Herschel's contemporary influence was perhaps greatest among working scientists. He gave a reasoned basis for the shift from a purely abstract treatment of physical parameters (as in Joseph-Louis Lagrange) to a belief in the actual existence of the entities used in scientific theories (e.g., the fields of force of his friend Michael Faraday and his admirer Maxwell, which were felt to be actually present in space, not merely mathematical symbols). He upheld the importance of the scientist's feeling for the reality of his constructs. Sheltered by his great authority, scientists pursued their intuitional ideas without worrying about attacks from Humean or other philosophers, or from Evangelical preachers. Herschel, for example, authoritatively established the naturalistic origin of species as a proper subject of investigation for Victorian Englishmen. Young scientists of the period, such as Charles Darwin and Thomas Andrews, admired him extravagantly.

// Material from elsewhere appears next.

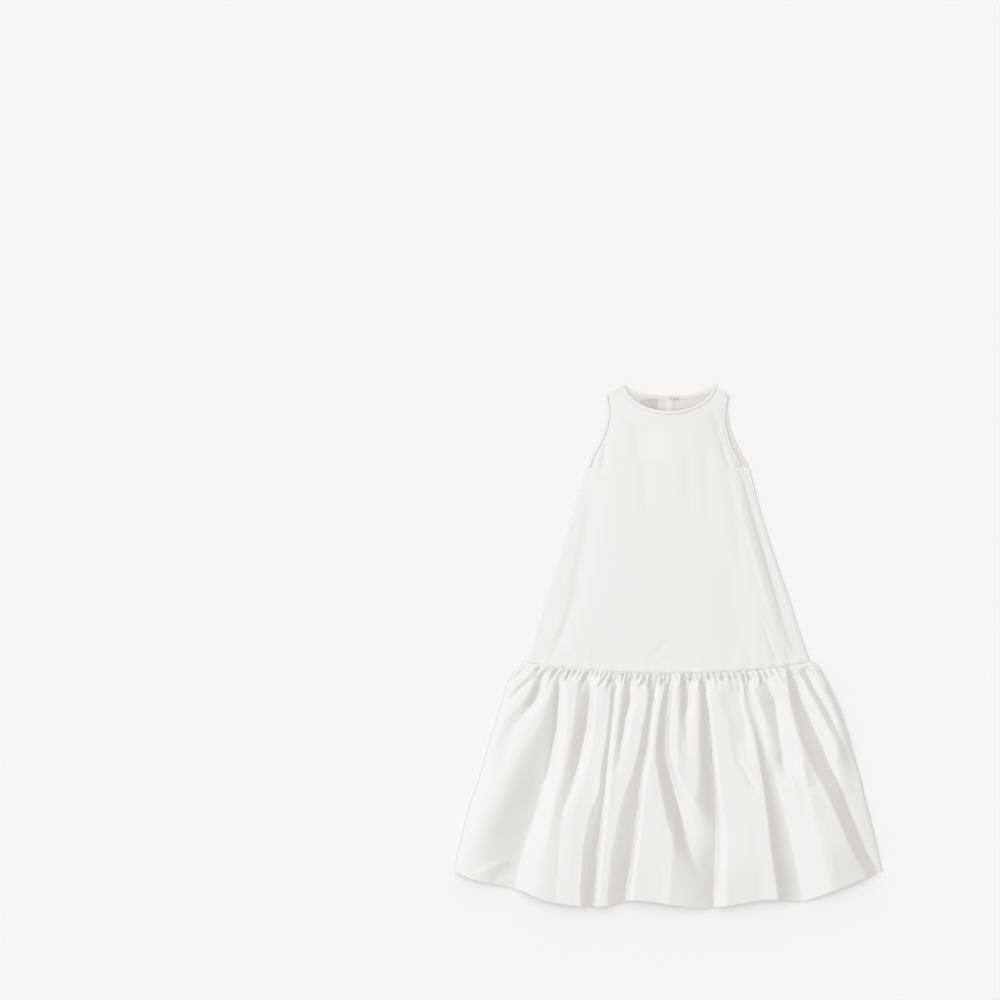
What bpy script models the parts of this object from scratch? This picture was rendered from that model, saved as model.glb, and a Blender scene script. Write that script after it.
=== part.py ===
"""A baby's sleeveless satin gown, laid flat on its back.

The A-line body has a round neck and armholes with narrow bindings, and a back that opens in a short slit.
A deep flounce is gathered onto its lower edge and falls in soft folds of uneven depth.
Sizes are in millimetres: "side" runs to the right of the gown's centre line, "down" from the top of the
shoulders to the hem, and "height" up from the surface that the gown lies on. `place` turns them to metres.
"""

import math
from collections import namedtuple

import bpy
import numpy as np

# Cloth and making
SATIN_WALL = 1.0
BINDING_WALL = 1.4
SEAM_GAP = 0.3
NECK_BINDING_WIDTH = 6.5
ARMHOLE_BINDING_WIDTH = 5.0

# The whole gown
LENGTH = 879.0
HEM_LEFT = -358.4
HEM_RIGHT = 361.8

# Neck and shoulders
NECK_MIDDLE = 3.0
NECK_HALF_WIDTH = 73.0
FRONT_NECK_DEPTH = 43.0
BACK_NECK_DEPTH = 18.5
NECK_ROUNDNESS = 1.9
SHOULDER_POINT = 72.0
SHOULDER_TIP = 105.0
SHOULDER_DROP = 19.0

# The seam between body and flounce, highest at its two ends
SEAM_LOWEST = 483.5
SEAM_RISE = 18.5
SEAM_ROUNDNESS = 2.2

# The opening at the back of the neck and what is sewn beside it
SLIT_SIDE = 9.2
SLIT_LENGTH = 150.0
SLIT_SPREAD = 3.4
PLACKET_WIDTH = 13.0
PLACKET_PAST_SLIT = 6.0
PLACKET_TURN = 0.6
LABEL_SIZE = (29.0, 22.0)
LABEL_CORNER = (-45.5, 24.0)
HOOK_WIRE = 0.9
HOOK_DOWN = 22.5
HOOK_NEAR = 3.6
HOOK_FAR = 9.0
HOOK_BEND = 1.5
EYE_IN = 4.6
EYE_RADIUS = 1.8

# How far the front layer stands above the back one, between its edges
BODY_LIFT = 3.0
BACK_FOLD_LIFT = 2.2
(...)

See also Boscovich, Roger Joseph; Causation: Philosophy of Science; Darwin, Charles Robert; Epistemology; Epistemology, History of; Faraday, Michael; Jevons, William Stanley; Maxwell, James Clerk; Mill, John Stuart; Reid, Thomas; Whewell, William.
Bibliography
There are no modern editions of Herschel's works. Recent partial treatments are C. J. Ducasse, "John Herschel's Philosophy of Science," in the American Council of Learned Societies collection, Studies in the History of Culture (Menasha, WI, 1942), reprinted in Theories of Scientific Method, edited by E. H. Madden (Seattle: University of Washington Press, 1960); W. F. Cannon, "The Impact of Uniformitarianism," Proceedings of the American Philosophical Society 105 (1961): 301–314; and W. F. Cannon, "John Herschel and the Idea of Science," Journal of the History of Ideas 22 (1961): 215–239, containing an error on "will" that has been corrected in the present entry.